Romo likely in line for rich TV deal
WASHINGTON If Tony Romo were to turn his well-earned reputation as the NFL’s Nostradamus inward, he would see a future dotted with historically enormous paycheques, one clouded by only the name of the payer.
Romo, who has earned virtually nothing but kudos for his performance in CBS’s NFL booth, is about to become a free agent and reports continue to filter in about the kind of loot he is going to make.
Whatever the final amount, he seems certain to become the highest-paid sports broadcaster in history, with Michael McCarthy of Front Office Sports reporting ESPN was preparing to offer him an annual salary in the US$10 million-$14 million neighbourhood to leave CBS. And Andrew Marchand of the New York Post also reported Sunday that ESPN was expected to go “all in” for Romo.
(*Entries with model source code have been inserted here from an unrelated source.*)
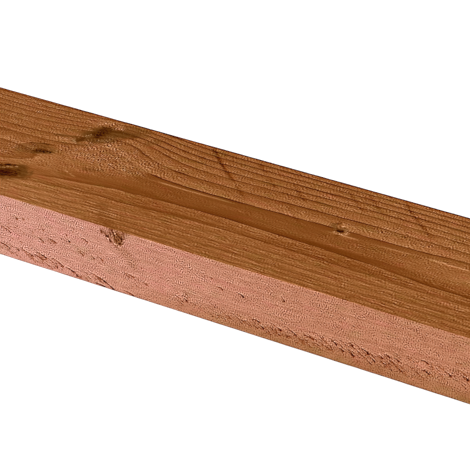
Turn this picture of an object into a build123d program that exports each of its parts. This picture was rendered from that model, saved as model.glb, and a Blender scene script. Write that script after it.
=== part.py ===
from build123d import *
import os

# Softwood beam: one length of rough-sawn stock, solid wood all the way through.
# X runs along the grain, Y across the wide faces and Z up through the thickness.
# The origin is the middle of the wide face that the beam lies on.

# Section and length, in millimetres
length = 2400.0  # a stock length, cut square at both ends
width = 150.0  # across the two wide faces
thickness = 50.0  # across the two narrow faces

# Edges, in millimetres
arris_radius = 1.0  # the four long corners, rubbed slightly round in handling
end_bevel = 0.5  # the rim of each end, where the cross-cut saw frayed the fibres

# The section is drawn standing on its lower wide face, then pulled out both ways from the
# middle of the length. The bevel runs round the whole rim of each sawn end.
with BuildPart() as beam:
    with BuildSketch(Plane.YZ):
        RectangleRounded(width, thickness, arris_radius, align=(Align.CENTER, Align.MIN))
    extrude(amount=length / 2, both=True)
    sawn_ends = beam.faces().filter_by(Axis.X)
    chamfer(sawn_ends.edges(), end_bevel)

beam.part.label = "beam"

os.makedirs("parts", exist_ok=True)
export_step(beam.part, "parts/beam.step")
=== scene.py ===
import functools
import itertools
import math

import bmesh
import bpy
import numpy as np
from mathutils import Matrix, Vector


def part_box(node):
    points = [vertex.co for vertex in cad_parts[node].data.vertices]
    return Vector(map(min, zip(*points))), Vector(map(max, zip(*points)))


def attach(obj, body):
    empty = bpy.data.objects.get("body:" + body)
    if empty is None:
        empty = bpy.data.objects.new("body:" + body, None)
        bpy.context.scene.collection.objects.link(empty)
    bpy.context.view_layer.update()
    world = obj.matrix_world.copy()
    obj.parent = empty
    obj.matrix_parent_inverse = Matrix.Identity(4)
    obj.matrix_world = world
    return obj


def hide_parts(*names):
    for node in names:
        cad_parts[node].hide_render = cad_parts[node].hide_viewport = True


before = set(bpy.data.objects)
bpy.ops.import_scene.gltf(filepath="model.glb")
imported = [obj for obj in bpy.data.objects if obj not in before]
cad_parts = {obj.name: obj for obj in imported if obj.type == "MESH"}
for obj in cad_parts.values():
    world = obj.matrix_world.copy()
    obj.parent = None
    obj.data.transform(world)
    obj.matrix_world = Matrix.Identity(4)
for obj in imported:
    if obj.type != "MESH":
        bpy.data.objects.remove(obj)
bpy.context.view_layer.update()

# Softwood beam, rough-sawn, lying on a pale studio floor.
# Sizes and places are in millimetres until the meshes are made. X runs along the grain,
# Y across the wide faces and Z up, as in the frame. The near side is -Y.
MM = 0.001
low, high = (np.array(corner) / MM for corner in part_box("beam"))
half_length = (high[0] - low[0]) / 2
half_width = (high[1] - low[1]) / 2
thickness = high[2] - low[2]
arris_radius = 1
end_bevel = 0.5

# The camera of the photograph: 470 pixels square, 28 degrees down, turned to the left
picture_side = 470
camera_place = np.array([842.4, -1280.9, 832.1])
camera_turn = math.radians(-32.471)
camera_dip = math.radians(27.937)
focal_pixels = 2402.2
sensor_width = 36


# Noise and soft steps


def soft_step(value, start, end):
    """0 at start and 1 at end, smooth in between. Start may be the larger."""
    t = np.clip((value - start) / (end - start), 0, 1)
    return t * t * (3 - 2 * t)


def lattice(cell, seed):
    """A fixed random number from -1 to 1 for each whole-number place."""
    n = cell[:, 0] * 374761393 + cell[:, 1] * 668265263 + cell[:, 2] * 1440662683 + seed * 974634777
    n = ((n ^ (n >> 13)) * 1274126177) & 0xFFFFFFFF
    n = ((n ^ (n >> 15)) * 2246822519) & 0xFFFFFFFF
    return (n ^ (n >> 16)) / 0x7FFFFFFF - 1


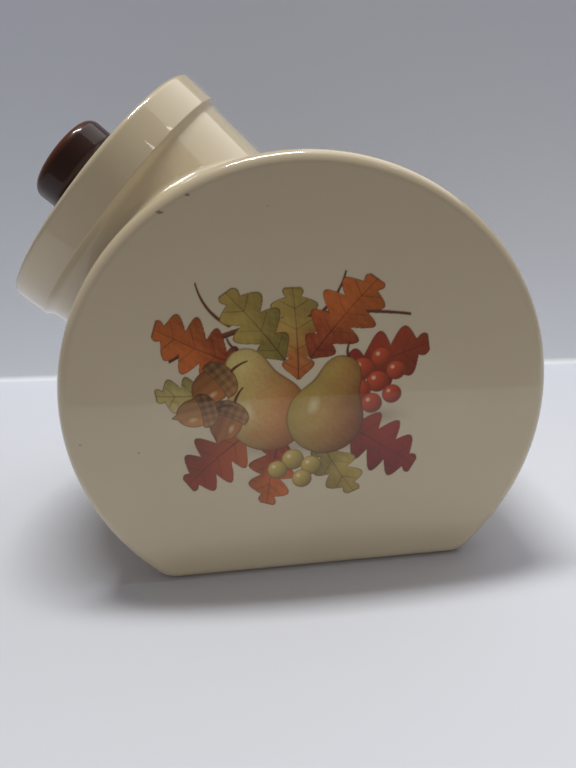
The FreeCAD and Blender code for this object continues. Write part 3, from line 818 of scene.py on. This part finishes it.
def acorn(ink, x, y, turn, size, nut):
    """Acorn: an oval nut with light streaks along it, a pointed tip and a scaled cap."""
    along, across = ink.local(x, y, turn)
    off = np.hypot(along / 1.30, across) - size * 0.46
    point = np.abs(across) - (size * 0.78 - along) * 0.5
    outside = np.minimum(off, np.maximum(point, np.maximum(-along, along - size * 0.76)))
    cover = soft(outside, 0.35)
    lit = np.clip(0.55 + 0.9 * across / size + 0.25 * np.cos(across / size * 22) * 0.4, 0.15, 1.3)
    ink.lay(cover, nut * (0.5 + 0.9 * lit[..., None]))
    ink.lay(cover * soft(-outside - 0.45, 0.5) * 0.6, DARK)
    glint = soft(np.hypot((along - size * 0.15) * 0.5, across - size * 0.2) - size * 0.05, size * 0.08)
    ink.lay(cover * glint * 0.7, ACORN_GLINT)
    back = along + size * 0.26
    shell = np.hypot(back / 0.72, across) - size * 0.56
    shell = np.maximum(shell, back - size * 0.10 - 0.12 * np.abs(across))
    cover = soft(shell, 0.35)
    weave = np.sin((back + across) * 14.4 / size) * np.sin((back - across) * 14.4 / size)
    lit = np.clip(0.55 + 0.8 * across / size, 0.2, 1.2) + 0.35 * weave
    ink.lay(cover, CAP * (0.35 + 0.9 * np.clip(lit, 0.05, 1.5)[..., None]))
    ink.lay(cover * soft(-shell - 0.45, 0.5) * 0.65, DARK)
    start, end = beyond(x, y, turn, -size * 0.62), beyond(x, y, turn, -size * 1.15, 1)
    twig(ink, start, end, 0.6, 0.75, ACORN_STALK)


def paint_spray(ink):
    """Autumn spray: two pears over oak leaves, acorns on the left and berries on the right."""
    for row in TWIGS:
        twig(ink, *row, BARK)
    for x, y, wide in SHADOWS:
        ink.lay(0.55 * np.exp(-((ink.across - x) / wide) ** 2 - ((ink.up - y) / 4.5) ** 2), SHADOW)
    for row in LEAVES:
        leaf(ink, *row)
    for row in RED_BERRIES:
        berry(ink, *row, BERRY, 0.7)
    for row in PEARS:
        pear(ink, *row)
    for row in ACORNS:
        acorn(ink, *row)
    for row in GOLD_BERRIES:
        berry(ink, *row, GOLD, 0.8)


# ---- operators

# Volumes in cubic metres that tell whether a surface is closed and right side out
JAR_VOLUME, SMALLEST_KNOB = (0.0009, 0.0014), 1e-5
# Cover of the print under which its grid has no faces
FAINTEST = 0.004
# Backdrop: half width, columns, rows of the floor, the cove and the wall, and the wall's first row
SHEET_HALF, SHEET_COLUMNS, FLOOR_ROWS, COVE_ROWS, WALL_ROWS, WALL_FROM = 1.8, 9, 8, 9, 6, 0.1
# Lights: name, place, target, width, height, setting that holds the power, colour, and whether the
# light's own shape shows
LIGHTS = [
    ("ceiling_light", (0.90, 0.60, 1.50), (0.2, 0.60, 0.0), 1.8, 1.5, "ceiling", (1.0, 1.0, 1.0), True),
    ("strip_light", (-0.12, 0.155, 1.80), (-0.12, 0.0, 0.0), 0.70, 0.13, "strip", (1.0, 1.0, 0.96), True),
    ("near_lamp", (1.00, -0.34, 1.60), (-0.05, -0.05, 0.21), 0.09, 0.09, "lamps", (1.0, 0.98, 0.94), True),
    ("far_lamp", (0.93, -1.13, 1.60), (-0.05, -0.05, 0.21), 0.09, 0.09, "lamps", (1.0, 0.98, 0.94), True),
    ("bounce_light", (0.04, -0.31, 0.03), (0.02, -0.085, 0.05), 0.45, 0.06, "bounce", (0.94, 1.0, 1.0),
     False),
]
CAMERA_PLACE = (-0.02407159, -0.34403776, 0.19800230)
CAMERA_SIGHT = (0.0540618, 0.94103158, -0.33397138)
CAMERA_RIGHT = (0.99555014, -0.07664847, -0.05481729)


class JAR_OT_body(bpy.types.Operator):
    """Glazed drum with its neck and collar, from rolling-ball edges between revolved surfaces"""
    bl_idname = "jar.body"
    bl_label = "Jar body"

    def execute(self, context):
        scene = context.scene
        points, groups = jar_surface(scene.jar_sizes)
        inside = closed_volume(points, groups)
        if not JAR_VOLUME[0] < inside < JAR_VOLUME[1]:
            raise RuntimeError("the jar's wall has volume %.6f" % inside)
        glazed = cream_material("cream_glaze", scene.jar_finish)
        add_piece("jar_glaze", points, groups, glazed, "jar", "cream_glaze", "jar_body")
        return {"FINISHED"}


class JAR_OT_lid(bpy.types.Operator):
    """Lid revolved about the neck's axis, with a locating ring below"""
    bl_idname = "jar.lid"
    bl_label = "Lid"

    def execute(self, context):
        jar, lid = context.scene.jar_sizes, context.scene.lid_sizes
        base, axis, across = neck_frame(jar)
        top, depth = lid.edge + lid.rise, -lid.ring_depth
        profile = eased_profile([
            (lid.hole, top - lid.wall, lid.hole_round), (lid.ring_inside, top - lid.wall, lid.under_round),
            (lid.ring_inside, depth, lid.ring_round), (lid.ring_radius, depth, lid.ring_round),
            (lid.ring_radius, 0, lid.root_round), (lid.radius, 0, lid.lower_round),
            (lid.radius, lid.edge, lid.upper_round), (lid.radius - lid.shoulder, top, lid.slope_round),
            (lid.hole, top, lid.hole_round)], closed=True)
        points, quads = revolve(profile, base + axis * jar.seat_at, axis, across, LID_SIDES, True)
        if closed_volume(points, [quads]) < 0:
            quads = quads[:, ::-1]
        glazed = bpy.data.materials["cream_glaze"]
        add_piece("lid_glaze", points, [quads], glazed, "lid_assembly", "cream_glaze", "lid")
        return {"FINISHED"}


class JAR_OT_knob(bpy.types.Operator):
    """Button knob revolved about the neck's axis, with the insert's socket"""
    bl_idname = "jar.knob"
    bl_label = "Knob"

    def execute(self, context):
        scene = context.scene
        jar, knob, lid = scene.jar_sizes, scene.knob_sizes, scene.lid_sizes
        base, axis, across = neck_frame(jar)
        landing = jar.seat_at + lid.edge + lid.rise
        top, depth = knob.stem + knob.button, knob.socket_depth
        profile = eased_profile([
            (0, depth, 0), (knob.socket, depth, knob.socket_round), (knob.socket, 0, knob.socket_round),
            (knob.stem_radius, 0, knob.foot_round), (knob.stem_radius, knob.stem, knob.cove),
            (knob.radius, knob.stem, knob.under_round), (knob.radius, top, knob.upper_round), (0, top, 0)],
            steps=KNOB_STEPS)
        points, quads = revolve(profile[1:-1], base + axis * landing, axis, across, KNOB_SIDES, False)
        count, first = len(points), np.arange(KNOB_SIDES)
        points = np.concatenate([points, base + axis * (landing + np.array([[depth], [top]]))])
        groups = [quads, outward(points, fan(count, first), towards(*-axis)),
                  outward(points, fan(count + 1, count - KNOB_SIDES + first), towards(*axis))]
        if closed_volume(points, groups) < SMALLEST_KNOB:
            groups[0] = quads[:, ::-1]
        glazed = brown_material(scene.jar_finish, jar, knob, landing)
        add_piece("knob_glaze", points, groups, glazed, "lid_assembly", "brown_glaze", "lid_knob")
        return {"FINISHED"}


class JAR_OT_fixings(bpy.types.Operator):
    """Metal and rubber finishes for the insert, screw and washer"""
    bl_idname = "jar.fixings"
    bl_label = "Fixings"

    def execute(self, context):
        finish = context.scene.jar_finish
        axis = neck_frame(context.scene.jar_sizes)[1]
        finishes = {
            "knob_insert": metal_material("brass", finish.brass, 0.28, axis),
            "knob_screw": metal_material("zinc_steel", finish.zinc, 0.34, axis),
            "knob_washer": rubber_material(finish.rubber),
        }
        for name, material in finishes.items():
            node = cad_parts[name]
            node.data.materials.clear()
            node.data.materials.append(material)
        return {"FINISHED"}


class JAR_OT_print(bpy.types.Operator):
    """Autumn spray printed on the front face, painted on a fine grid"""
    bl_idname = "jar.print"
    bl_label = "Print"

    def execute(self, context):
        jar, size = context.scene.jar_sizes, context.scene.print_sizes
        rows, columns = round(size.height / size.cell), round(size.width / size.cell)
        up = (np.arange(rows) - rows / 2) * size.cell
        across = (np.arange(columns) - columns / 2) * size.cell
        across, up = np.meshgrid(across, up)
        ink = Ink(across * 1000, up * 1000)
        paint_spray(ink)
        depth = np.full(across.shape, -jar.half_depth - size.stand_off)
        points = np.stack([across + size.centre_x, depth, up + size.centre_z], -1).reshape(-1, 3)
        cover = ink.cover.ravel()
        quads = grid(rows, columns, turn=False)
        quads = outward(points, quads[cover[quads].max(1) > FAINTEST], towards(0, -1, 0))
        printed = cream_material("printed_glaze", context.scene.jar_finish, printed=True)
        piece, used = add_piece("face_print", points, [quads], printed, "jar", "cream_glaze")
        tones = np.concatenate([ink.rgb.reshape(-1, 3), cover[:, None]], 1)[used]
        layer = piece.data.color_attributes.new("print", "FLOAT_COLOR", "POINT")
        layer.data.foreach_set("color", tones.astype(np.float32).ravel())
        return {"FINISHED"}


class JAR_OT_stage(bpy.types.Operator):
    """Floor and wall in one swept sheet, soft lights, world and camera"""
    bl_idname = "jar.stage"
    bl_label = "Stage"

    def execute(self, context):
        stage = context.scene.stage_settings
        turn = np.linspace(0, 0.5 * math.pi, COVE_ROWS)
        back = stage.wall_y - stage.cove
        y = np.concatenate([np.linspace(stage.front_y, back, FLOOR_ROWS)[:-1],
                            back + stage.cove * np.sin(turn), np.full(WALL_ROWS, stage.wall_y)])
        z = np.concatenate([np.zeros(FLOOR_ROWS - 1), stage.cove * (1 - np.cos(turn)),
                            np.linspace(WALL_FROM, stage.wall_height, WALL_ROWS)])
        x = np.linspace(-SHEET_HALF, SHEET_HALF, SHEET_COLUMNS)
        near = np.clip((back - y) / (back - stage.front_y), 0, 1)[:, None]
        y = y[:, None] + (near * stage.front_slant - (1 - near) * stage.wall_slant) * x
        points = np.stack(np.broadcast_arrays(x, y, z[:, None]), -1).reshape(-1, 3)
        quads = outward(points, grid(len(y), SHEET_COLUMNS, turn=False), towards(0, -1, 1))
        mesh, _ = make_mesh("backdrop", points, [quads], self.paper(stage))
        backdrop = add_object("backdrop", mesh)
        for light in LIGHTS:
            self.light(stage, *light)
        world = bpy.data.worlds.new("room")
        world.use_nodes = True
        background = world.node_tree.nodes["Background"]
        background.inputs["Color"].default_value = (*stage.room, 1)
        background.inputs["Strength"].default_value = stage.ambient
        context.scene.world = world
        context.scene.view_settings.view_transform = "Standard"
        self.camera(context, stage)
        return {"FINISHED"}

    @staticmethod
    def paper(stage):
        """Pale floor, and a wall whose colour darkens upwards as painted shade; clear when seen from
        behind.
        """
        shade = Shade("backdrop_paper")
        x, y, z = shade.axes()
        back = y + x * stage.wall_slant
        # Painted shade: the wall's colour darkens towards its top.
        wall = shade.mix(shade.step(z, -0.05, 0.45), stage.wall_low, stage.wall_high)
        upright = shade.step(back, stage.wall_y - stage.cove, stage.wall_y - 0.3 * stage.cove)
        tone = shade.mix(upright, stage.floor, wall)
        sheet = shade.node("ShaderNodeBsdfPrincipled", {}, {
            "Base Color": tone, "Roughness": 0.75, "Specular IOR Level": 0.2})
        behind = shade.node("ShaderNodeNewGeometry", out="Backfacing")
        clear = shade.node("ShaderNodeBsdfTransparent")
        sheer = shade.node("ShaderNodeMixShader", {}, {0: behind, 1: sheet, 2: clear})
        shade.node("ShaderNodeOutputMaterial", {}, {"Surface": sheer})
        return shade.material

    @staticmethod
    def light(stage, name, place, target, width, height, power, tone, seen):
        """Area light aimed at a point; where seen is off, only its light shows and not its shape."""
        data = bpy.data.lights.new(name, "AREA")
        data.shape, data.size, data.size_y = "RECTANGLE", width, height
        data.energy, data.color = getattr(stage, power), tone
        lamp = add_object(name, data)
        lamp.location = place
        lamp.rotation_euler = (Vector(target) - Vector(place)).to_track_quat("-Z", "Y").to_euler()
        lamp.visible_camera = lamp.visible_glossy = seen

    @staticmethod
    def camera(context, stage):
        """Camera from its place, its line of sight and its right-hand direction."""
        sight, right = Vector(CAMERA_SIGHT).normalized(), Vector(CAMERA_RIGHT).normalized()
        up = right.cross(sight)
        data = bpy.data.cameras.new("camera")
        data.lens, data.sensor_width, data.clip_start = stage.lens, 36.0, 0.01
        camera = add_object("camera", data)
        turned = Matrix((right, up, -sight)).transposed().to_4x4()
        camera.matrix_world = Matrix.Translation(CAMERA_PLACE) @ turned
        context.scene.camera = camera


class JAR_PT_panel(bpy.types.Panel):
    """Lists the jar's pieces in the sidebar"""
    bl_label = "Biscuit Jar"
    bl_idname = "JAR_PT_panel"
    bl_space_type = "VIEW_3D"
    bl_region_type = "UI"
    bl_category = "Jar"

    def draw(self, context):
        for operator in OPERATORS:
            self.layout.operator(operator.bl_idname)
        for group in GROUPS:
            sizes = getattr(context.scene, group)
            box = self.layout.box()
            for name in sizes.__annotations__:
                box.prop(sizes, name)


GROUPS = {
    "jar_sizes": JarSizes, "lid_sizes": LidSizes, "knob_sizes": KnobSizes, "print_sizes": PrintSizes,
    "jar_finish": Finish, "stage_settings": StageSettings,
}
OPERATORS = [JAR_OT_body, JAR_OT_lid, JAR_OT_knob, JAR_OT_fixings, JAR_OT_print, JAR_OT_stage]
CLASSES = [*GROUPS.values(), *OPERATORS, JAR_PT_panel]


def register():
    for group in GROUPS.values():
        for name, setting in group.__annotations__.items():
            setting.keywords["name"] = name.replace("_", " ").capitalize()
    for made in CLASSES:
        bpy.utils.register_class(made)
    for name, group in GROUPS.items():
        setattr(bpy.types.Scene, name, PointerProperty(type=group))


def unregister():
    for name in GROUPS:
        delattr(bpy.types.Scene, name)
    for made in reversed(CLASSES):
        bpy.utils.unregister_class(made)


def main():
    register()
    bpy.ops.jar.body()
    bpy.ops.jar.lid()
    bpy.ops.jar.knob()
    bpy.ops.jar.fixings()
    bpy.ops.jar.print()
    bpy.ops.jar.stage()


if __name__ == "__main__":
    main()
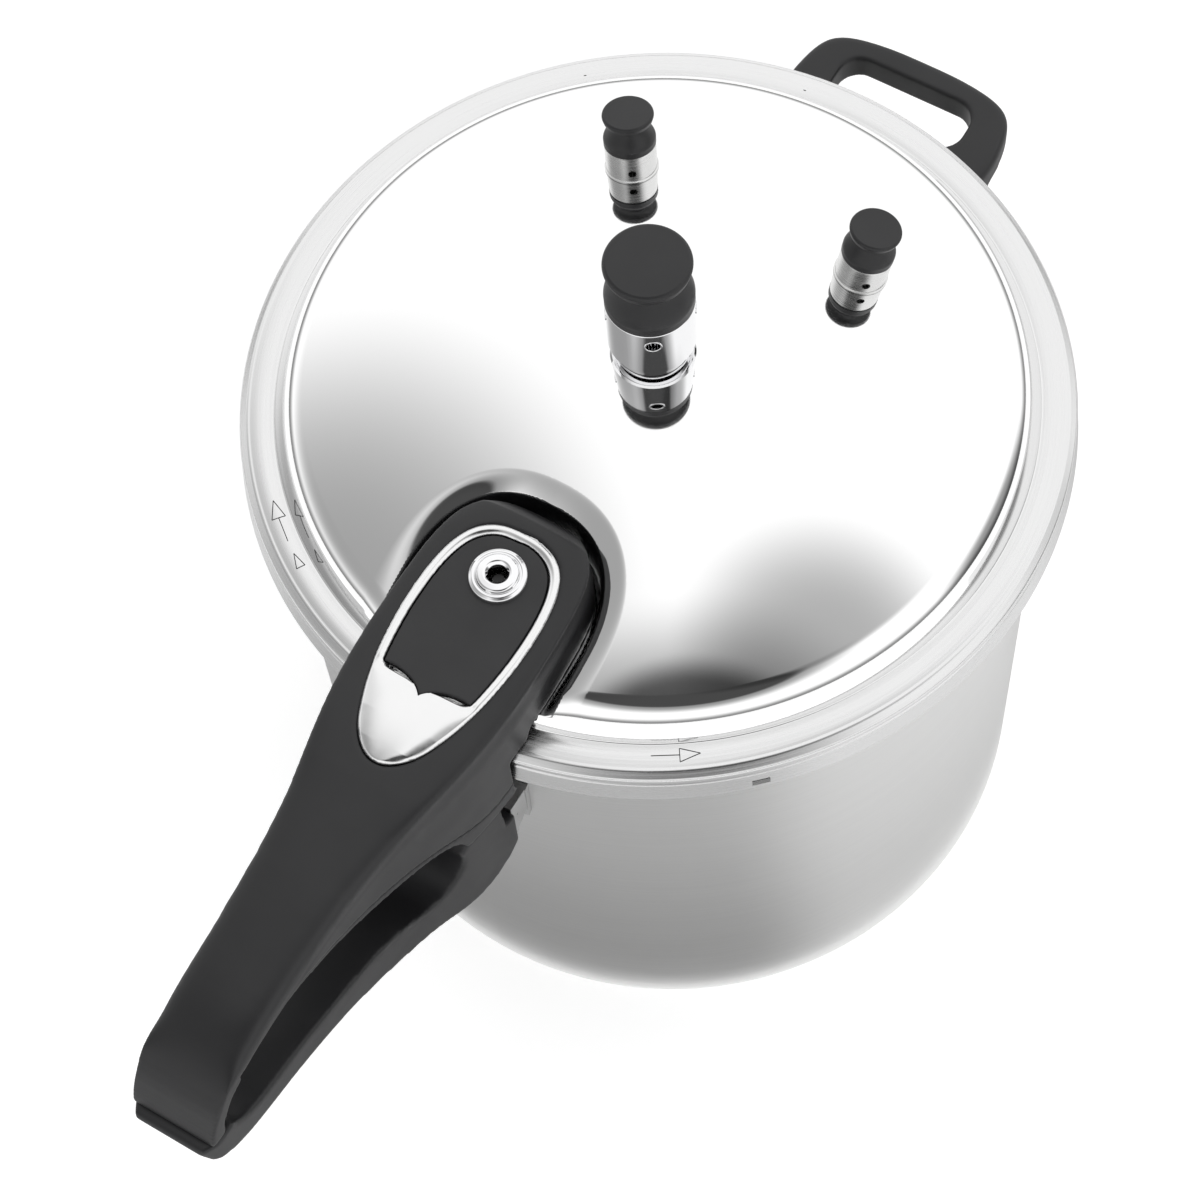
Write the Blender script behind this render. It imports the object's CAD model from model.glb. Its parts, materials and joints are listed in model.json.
"""Looks of a stovetop pressure cooker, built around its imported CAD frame.

Lengths inside the shape functions are millimetres, as in the CAD source; MM turns them into metres
when a mesh is made. +Z is up, the long handles lie along +X and the helper handle along -X.
"""

import math

import bpy
import numpy as np
from mathutils import Matrix, Vector
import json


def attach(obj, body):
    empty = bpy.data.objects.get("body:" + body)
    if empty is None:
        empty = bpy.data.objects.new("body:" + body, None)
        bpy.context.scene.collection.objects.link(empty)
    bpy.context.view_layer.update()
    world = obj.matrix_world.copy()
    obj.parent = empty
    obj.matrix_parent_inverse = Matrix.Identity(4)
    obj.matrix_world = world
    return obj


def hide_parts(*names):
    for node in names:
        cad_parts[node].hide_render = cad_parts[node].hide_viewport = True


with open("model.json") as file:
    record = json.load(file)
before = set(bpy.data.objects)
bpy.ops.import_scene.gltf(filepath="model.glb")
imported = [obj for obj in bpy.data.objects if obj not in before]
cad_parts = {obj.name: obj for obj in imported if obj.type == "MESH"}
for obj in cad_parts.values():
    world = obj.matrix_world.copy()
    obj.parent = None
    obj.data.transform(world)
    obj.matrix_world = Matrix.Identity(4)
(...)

For any network but especially for ESPN and Disney, for whom an outlay like that would be mere couch change, the investment would be worth it. ESPN’s Monday Night Football telecasts (which air on TSN in Canada) have struggled, at least from an esoteric if not monetary point of view, since Mike Tirico and Jon Gruden departed. The Jason Witten experiment failed badly and while Booger McFarland has been an improvement, the broadcast team (with Joe Tessitore) hasn’t clicked with viewers.
With NBC’s Al Michaels and Cris Collinsworth and Fox’s Joe Buck and Troy Aikman set, signing Romo would make sense if ESPN hopes to move into the Sunday afternoon market with games on ABC and Romo filling other roles on the cable network as well. Romo is in the last year of a three-year contract that pays him around US$4 million annually and Front Office Sports reports that CBS has the right to match ESPN’s offer. By comparison, John Madden, during his heyday in the 1990s, made US$8 million a year, about US$14 million in today’s dollars.